Man-in-the-middle attack (MitM). This is when hackers break into a network and eavesdrop on data as it travels between connected devices and the Wi-Fi router. For example, your online banking password!
Password cracking attack. Scammers use software that automatically tries a huge volume of usernames and passwords so they can control the router. And once they’ve gained control, they can dupe you into downloading malicious software (that could steal your identity) or redirects you to a webpage that phishes for your personal information.
If you don’t think you can possibly survive without public Wi-fi then you need to invest in a VPN that will ensure everything you share is protected.
4. Activate Two Factor Authentication
If your bank offers two-factor authentication to its customers, then your answer needs to be ‘yes please’! Two-factor authentication or multi factor authentication adds another layer of verification to your banking which minimises the chances of hacker causing you harm. If you’ve activated it, you’ll be asked to provide another piece of information after you’ve entered your login details. Usually a special code, this may be delivered to you via an app, text message or even an automated phone call.

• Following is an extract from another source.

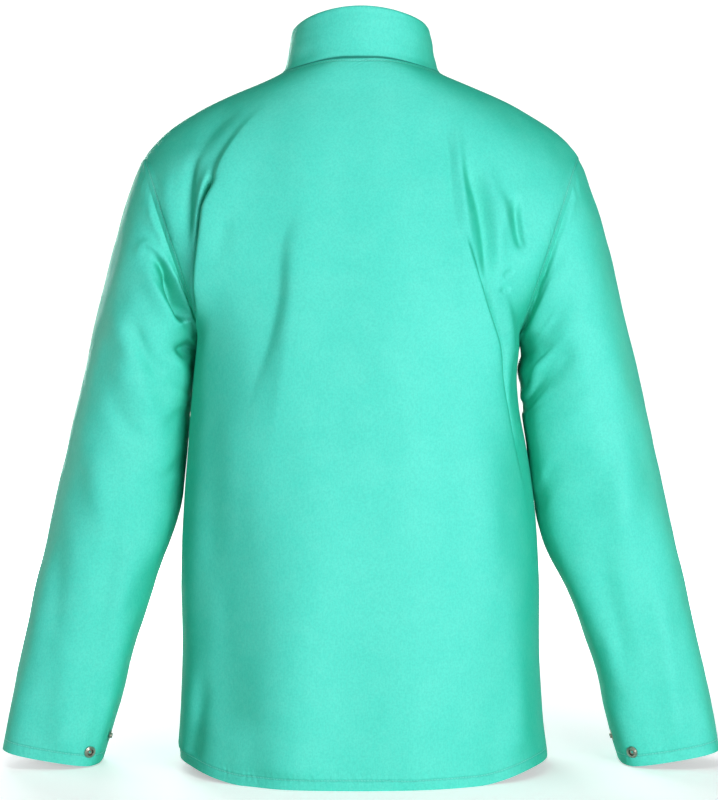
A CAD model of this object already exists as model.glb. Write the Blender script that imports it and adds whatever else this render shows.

5. Request Alerts From Your Bank
It will take just a few minutes to ring your bank and request to be notified when an activity occurs on your account. Every bank will manage this differently, however most banks can alert you on request via email or text if the following occur:
- Low or high balances
- New credit and debit transactions
- New linked external accounts
- Failed login attempts
- Password changes
- Personal information updates
And if anything at all seems a little fishy, contact your bank immediately!
Unfortunately, few things are guaranteed in life and that includes your online safety. And whether you’re an online banking fan or not, opting out isn’t really an option. So, take some time to tighten up your online banking. Only use legit apps; change your passwords so they are long, strong and complex; invest in a VPN so you can use public Wi-Fi and say yes to two-factor authentication. You’ve got this!